Problem with -3 switch

John Machin sjmachin at lexicon.net
Mon Jan 12 06:26:58 EST 2009


On Jan 12, 7:29 pm, Carl Banks <pavlovevide... at gmail.com> wrote:
> On Jan 12, 12:32 am, John Machin <sjmac... at lexicon.net> wrote:
>
>
>
>
>
> > On Jan 12, 12:23 pm, Carl Banks <pavlovevide... at gmail.com> wrote:
>
> > > On Jan 9, 6:11 pm, John Machin <sjmac... at lexicon.net> wrote:
>
> > > > On Jan 10, 6:58 am, Carl Banks <pavlovevide... at gmail.com> wrote:

> > > > > I expect that it'd be a PITA in some cases to use the transitional
> > > > > dialect (like getting all your Us in place), but that doesn't mean the
> > > > > language is crippled.
>
> > > > What is this "transitional dialect"? What does "getting all your Us in
> > > > place" mean?
>
> > > Transitional dialect is the subset of Python 2.6 that can be
> > > translated to Python3 with 2to3 tool.
>
> > I'd never seen it called "transitional dialect" before.
>
> I had hoped the context would make it clear what I was talking about.

In vain.

>
> > >  Getting all your Us in place
> > > refers to prepending a u to strings to make them unicode objects,
> > > which is something 2to3 users are highly advised to do to keep hassles
> > > to a minimum.  (Getting Bs in place would be a good idea too.)
>
> > Ummm ... I'm not understanding something. 2to3 changes u"foo" to
> > "foo", doesn't it?
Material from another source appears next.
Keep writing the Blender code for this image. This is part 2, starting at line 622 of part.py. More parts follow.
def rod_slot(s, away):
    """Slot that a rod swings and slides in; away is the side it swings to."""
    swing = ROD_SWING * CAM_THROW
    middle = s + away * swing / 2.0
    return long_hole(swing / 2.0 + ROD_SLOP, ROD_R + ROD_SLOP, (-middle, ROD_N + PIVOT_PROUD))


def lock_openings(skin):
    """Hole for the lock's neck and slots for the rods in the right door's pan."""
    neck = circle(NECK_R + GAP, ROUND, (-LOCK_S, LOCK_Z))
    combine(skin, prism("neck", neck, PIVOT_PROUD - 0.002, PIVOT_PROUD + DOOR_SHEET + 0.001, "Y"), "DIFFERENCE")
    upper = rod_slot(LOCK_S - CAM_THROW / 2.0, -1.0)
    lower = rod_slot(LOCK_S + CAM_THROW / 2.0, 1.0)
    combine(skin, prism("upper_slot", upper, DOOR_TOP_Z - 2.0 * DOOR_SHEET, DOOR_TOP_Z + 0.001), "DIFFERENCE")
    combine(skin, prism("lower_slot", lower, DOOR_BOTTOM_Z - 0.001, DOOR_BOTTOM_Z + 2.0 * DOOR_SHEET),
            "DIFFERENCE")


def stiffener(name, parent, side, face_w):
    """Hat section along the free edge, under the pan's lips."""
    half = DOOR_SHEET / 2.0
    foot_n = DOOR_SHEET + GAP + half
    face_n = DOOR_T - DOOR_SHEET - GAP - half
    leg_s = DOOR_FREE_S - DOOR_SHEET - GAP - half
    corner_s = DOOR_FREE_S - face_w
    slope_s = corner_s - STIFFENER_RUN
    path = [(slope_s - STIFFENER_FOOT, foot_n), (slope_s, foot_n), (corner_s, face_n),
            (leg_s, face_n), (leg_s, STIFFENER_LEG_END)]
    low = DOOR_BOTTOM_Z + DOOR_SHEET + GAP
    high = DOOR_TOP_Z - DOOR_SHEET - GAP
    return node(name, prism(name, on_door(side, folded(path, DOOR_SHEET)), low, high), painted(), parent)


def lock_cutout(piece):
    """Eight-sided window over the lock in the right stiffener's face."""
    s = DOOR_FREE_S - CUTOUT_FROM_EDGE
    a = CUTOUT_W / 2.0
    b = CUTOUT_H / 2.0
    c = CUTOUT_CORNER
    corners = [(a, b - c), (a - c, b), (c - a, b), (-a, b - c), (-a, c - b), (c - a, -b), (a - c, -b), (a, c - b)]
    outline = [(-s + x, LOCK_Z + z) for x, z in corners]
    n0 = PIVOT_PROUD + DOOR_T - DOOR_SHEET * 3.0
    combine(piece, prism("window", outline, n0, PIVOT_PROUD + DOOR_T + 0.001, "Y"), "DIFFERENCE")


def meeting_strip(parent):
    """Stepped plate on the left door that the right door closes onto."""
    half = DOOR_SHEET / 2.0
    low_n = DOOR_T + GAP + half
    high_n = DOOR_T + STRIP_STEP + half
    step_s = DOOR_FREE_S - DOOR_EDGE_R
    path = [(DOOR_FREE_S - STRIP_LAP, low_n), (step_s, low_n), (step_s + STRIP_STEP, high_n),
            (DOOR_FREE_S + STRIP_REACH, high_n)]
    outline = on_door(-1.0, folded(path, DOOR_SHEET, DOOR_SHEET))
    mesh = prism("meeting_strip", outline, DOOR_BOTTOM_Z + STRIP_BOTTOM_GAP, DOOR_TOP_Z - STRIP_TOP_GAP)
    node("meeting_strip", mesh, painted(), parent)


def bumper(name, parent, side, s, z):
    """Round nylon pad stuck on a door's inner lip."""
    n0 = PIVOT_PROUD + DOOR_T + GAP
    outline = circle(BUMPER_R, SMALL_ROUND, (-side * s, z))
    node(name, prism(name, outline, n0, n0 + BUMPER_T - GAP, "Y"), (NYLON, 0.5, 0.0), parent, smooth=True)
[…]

What's the point of going through the code and
> > changing all non-binary "foo" to u"foo" only so that 2to3 can rip the
> > u off again?
>
> It does a bit more than that.

Like what?

>
> > What hassles? Who's doing the highly-advising where and
> > with what supporting argument?
>
> You add the u so the the constant will be the same data type in 2.6 as
> it becomes in 3.0 after applying 2to3.  str and unicode objects aren't
> always with smooth with each other, and you have a much better chance
> of getting the same behavior in 2.6 and 3.0 if you use an actual
> unicode string in both.

(1) Why specifically 2.6? Do you mean 2.X, or is this related to the
"port to 2.6 first" theory?
(2) We do assume we are starting off with working 2.X code, don't we?
If we change "foo" to u"foo" and get a different answer from the 2.X
code, is that still "working"?

>
> A example of this, though not with string constants,

And therefore irrelevant.

I would like to hear from someone who has actually started with
working 2.x code and changed all their text-like "foo" to
u"foo" [except maybe unlikely suspects like open()'s mode arg]:
* how many places where the 2.x code broke and so did the 3.x code
[i.e. the problem would have been detected without prepending u]
* how many places where the 2.x code broke but the 3.x code didn't
[i.e. prepending u did find the problem]
* whether they thought it was worth the effort

In the meantime I would be interested to hear from anybody with a made-
up example of code where the problem would be detected (sooner |
better | only) by prepending u to text-like string constants.

> 2to3 can only do so
> much; it can't always guess whether your string usage is supposed to
> be character or binary.

AFAICT it *always* guesses text rather than binary; do you have any
examples where it guesses binary (rightly or wrongly)?